Entertainment

John P. Johnson/HBO

What Do The White & Black Hats Mean On 'Westworld'? It's An Important Choice

by Megan Walsh

In the second episode of HBO's Westworld, "Chestnut," a guest named William arrives at the park for the very first time. He trades in his normal clothes for custom-made Western gear and prepares to embark on his expensive adventure in the theme park, but first he has a choice to make. William is faced with two walls lined with hats, one side all in white and the other all in black. Deciding which hat to wear determines the course of his journey, and the kind of person William wants to be while in Westworld. The white hats and black hats in Westworld are a lot more than a fashion statement.

Though it's a little heavy handed, the metaphor behind the choice is clear. If William chooses a white hat, then he's a hero. If he choose a black one, then he's a villain. According to the Westworld website, the hat a guest chooses "embodies how you intend to play it inside." This is typified in William and his friend, Logan. Logan wears a black hat and indulges in every vice Westworld has to offer, bedding down with numerous hosts, being rude to everyone who crosses his path, and engaging in violence with abandon. William, on the other hand, makes a different choice.

While in the park, William shies away from the sex and violence. He doesn't even seem interested in Westworld until he comes across Dolores, the Disney princess of a rancher's daughter. Dolores exists in the park to feed people's hero fantasies – or their most villainous ones. When Dolores' family home is attacked by bandits, guests have the option of rescuing her and taking advantage of her gratitude (playing the hero) or killing her noble beau and taking advantage of her pain (playing the villain). Though he does not take part in that particular narrative, William's desire to be a hero plays perfectly into his interest in Dolores; in most narratives, she's the archetype who would act as the love interest or "reward" for an action hero. (Gross.)

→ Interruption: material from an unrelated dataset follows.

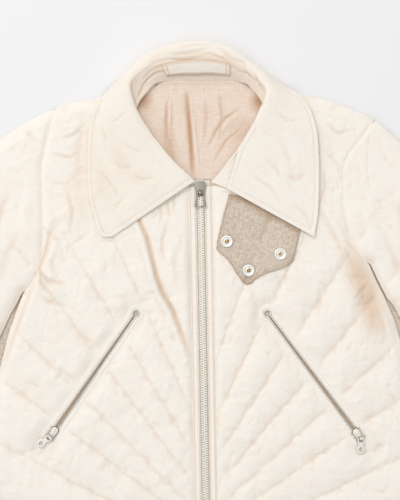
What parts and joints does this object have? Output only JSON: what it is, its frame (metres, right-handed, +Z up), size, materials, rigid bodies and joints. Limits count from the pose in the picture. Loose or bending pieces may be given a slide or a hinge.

The black and white morality is perfectly at home in the park's Western setting, which plays heavily on the tropes of the genre to create a romantic adventure for the guests. Obviously neither a white hat nor a black one means anything about who a person is; just because William wears white and refuses to engage (at first), does that make him a good person? Just because the story he's drawn to paints him in a more positive light, does that make him better than anyone else who is using the park to live out a fantasy?

Of course, these are the questions intentionally posed by the show. The choice says more about how the guest perceives themselves and how they want others to perceive them than it does about who they really are.